I’m sure I heard “Yellow submarine” as well as “Roll out the barrel” being sung by them, however by the time I thought I heard them singing a Bananarama song it became clear they must have been Schalke’s own team songs. There were the noisiest away fans I’d seen in many a year and you have to respect them for that.
For Arsenal it was Gervinho who was the focal point of the front three (Podolski and Cazorla being the other two) with the midfield three of Arteta, Coquelin and Ramsey playing in front of a back four of Jenko, BFG, the skipper and Santos.
The game started evenly with there being attacking intent being shown by both sides and both sides suffering from “sideways-itis” in the final third. It was refreshing to see an away side not being defensive and coming at Arsenal which offered up space in the midfield – there was no hint of Schalke adopting a Chelsea like approach or “Parken der busse” in midfield.
Huntelaar was barely noticeable in the first half and Afellay showed his Barca credentials with an appalling dive that earned him a yellow card for simulation, although the there was a sharp intake of breath in Ashburton Grove as the referees decided on the initial penalty claim.
For arsenal while Gervinho seemed to be trying when he did receive the ball he was often isolated and therefore had few options – overall the lack of off the ball movement from Arsenal was disconcerting. When Gervinho did get to fire a cross into the danger zone there was no one there to tuck in what would have been a tap in.

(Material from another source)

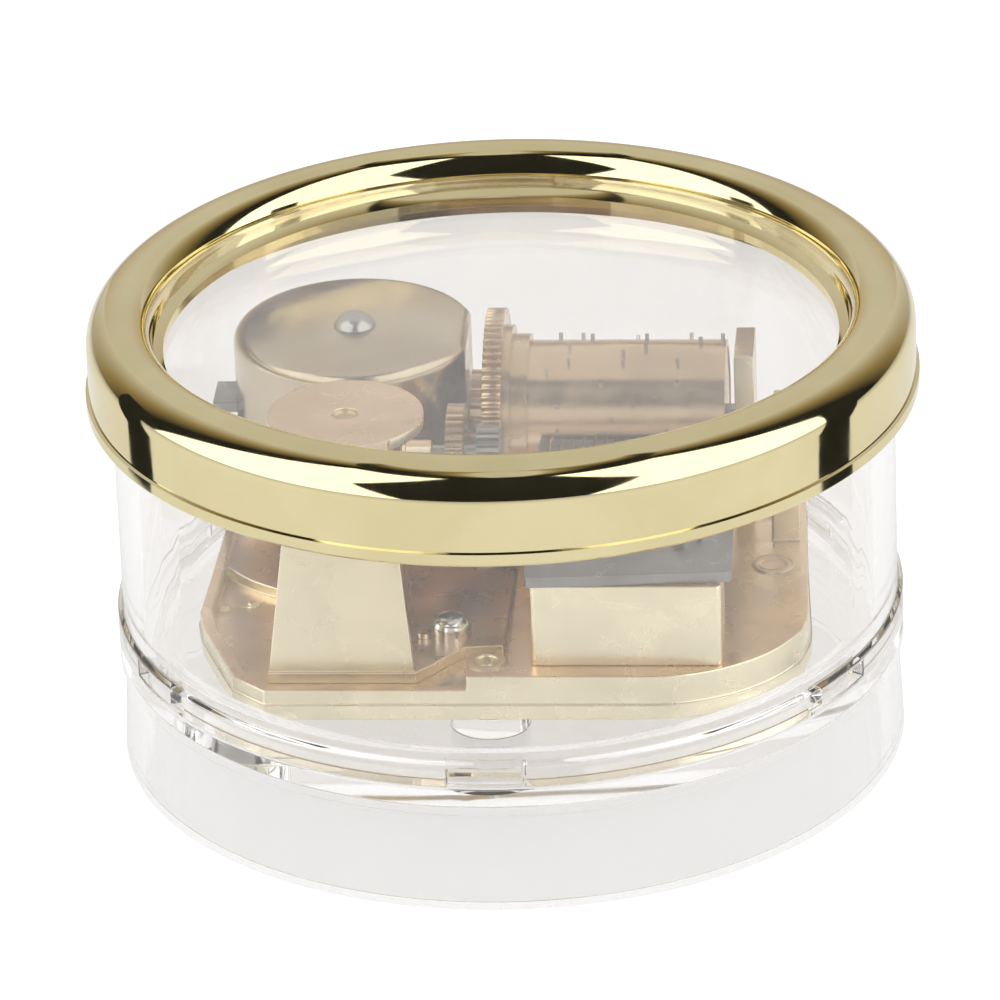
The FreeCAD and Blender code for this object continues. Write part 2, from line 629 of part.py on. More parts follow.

There were few real chances in the first half for either side and the home crowd seemed reasonably happy to go in at nil nil.
The second half showed little change from the first and the weaknesses in the Arsenal game were becoming more noticeable as the team seemed to show their lack of confidence by a reluctance to venture forward and support attacks, except for one player who shouldn’t have been doing that – Santos.
Where I was sitting the Schalke right winger was running towards me, terrorising Santos and exploiting his positional indiscipline. It was an obvious tactic given to the Schalke forwards to pick away at Arsenals biggest weakness, namely their left flank.
The routine substitution on 70-75 minutes happened with Gervinho being taken off to spare him further embarrassment after an appalling dive of his own in the second half, to join Afellay in receiving a yellow card for simulation. Giroud came on to huge cheers – or perhaps there were cheers for seeing Gervinho being taken off.
The home crowd did seem to transmit their anxiety to the players who performed with little freedom and seemed bereft of any self-assurance.
The attacking endeavour of Schalke was rewarded when a ball chipped back into the Arsenal penalty area after the danger seemed to have gone, lead to clinical strike from Huntelaar to send the sea of blue to my right into an even higher state of frenzy.
I looked left to the lino who offered no get out clause for us with an offside flag as it I later learnt that Santos had played Huntelaar on side.
There was a brief response from Arsenal in more pressure being exerted on the Schalke goal after Podolski (who was roundly booed, as expected, by the away section) and Jenko were taken off to bring on Arshavin and Gnabry; the latter being, to my eyes, an act of desperation. To bring on Andrei and a 17 year old with less than 10 minutes to go smacks of there being no time for them to make a difference. That we barely had a handful of shots on goal demonstrates the ineffectualness of our offensive play on the night.
Sadly Santos then completed a miserable night for himself a few minutes before full time by allowing the Schalke right winger plenty of space to fire in a cross that resulted in a simple tap in for the Barca loanee, Afellay.
This was the cue for a mass exodus from the clock end as Gooners around me had seen enough.
As injury time finished and the final whistle went boos did ring out as the Gooners demonstrated their disapproval and I shuffled off with the bass drummer’s beats pounding in my head, sounding out an unwelcome farewell.